Representatives from Optum and the deck’s architect, Steve Hill, said issues with the elevator manufacturer, Schindler Corp., also have made progress more difficult. Though the deck will be ready for parking by Oct. 8, the elevators will not yet be installed, Maxwell said.

“It’s been a nightmare of a struggle,” Maxwell said. “... We just can’t seem to understand what the hold up is, but at this point we’re doing everything we can pushing them, including legally pushing them, to uphold the contract and try to get them to perform.”

Schindler was chosen because it was the low bidder on the project, but Hill said representatives from the company have been unresponsive to his and Optum’s attempts at communication.

“They have just been — well, I can tell you, I won’t use them again,” Hill said. “They’ve just not been cooperative with anybody on the property from day one.”

A representative from Schindler did not return a call from The Times seeking comment by press time, but Optum representatives said they are considering finding another elevator manufacturer to complete the parking deck.

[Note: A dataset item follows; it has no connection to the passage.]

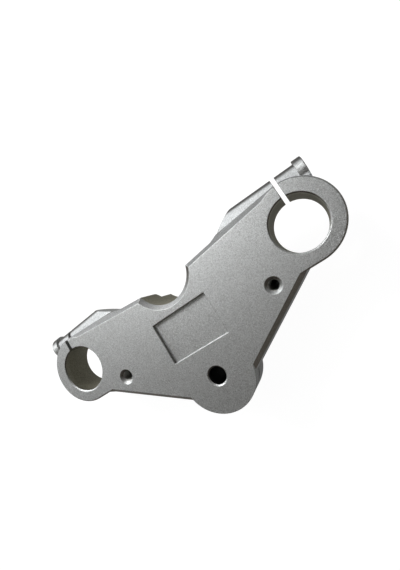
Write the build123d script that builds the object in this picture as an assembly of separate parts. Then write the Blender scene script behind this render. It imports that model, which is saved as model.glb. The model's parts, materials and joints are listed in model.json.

Mayor Myrtle Figueras expressed a concern about the effect of the drawn-out construction time on downtown businesses. Since January, only one lane has been open on Main Street from Spring Street to Broad Street, and downtown parking has been limited without the old deck.

“I just feel like my word is my bond and we promised the merchants downtown, the businesses downtown, that they would get parking,” Figueras said. “We promised them that we would start work after Christmas to be out of the Christmas rush, but then also to give them time to get their businesses going when they’re supposed to get them going in the fall; and now I feel like we’ve let them down.”

When it is complete, the four-level deck will accommodate 419 vehicles and is designed to allow growth to a six-level deck.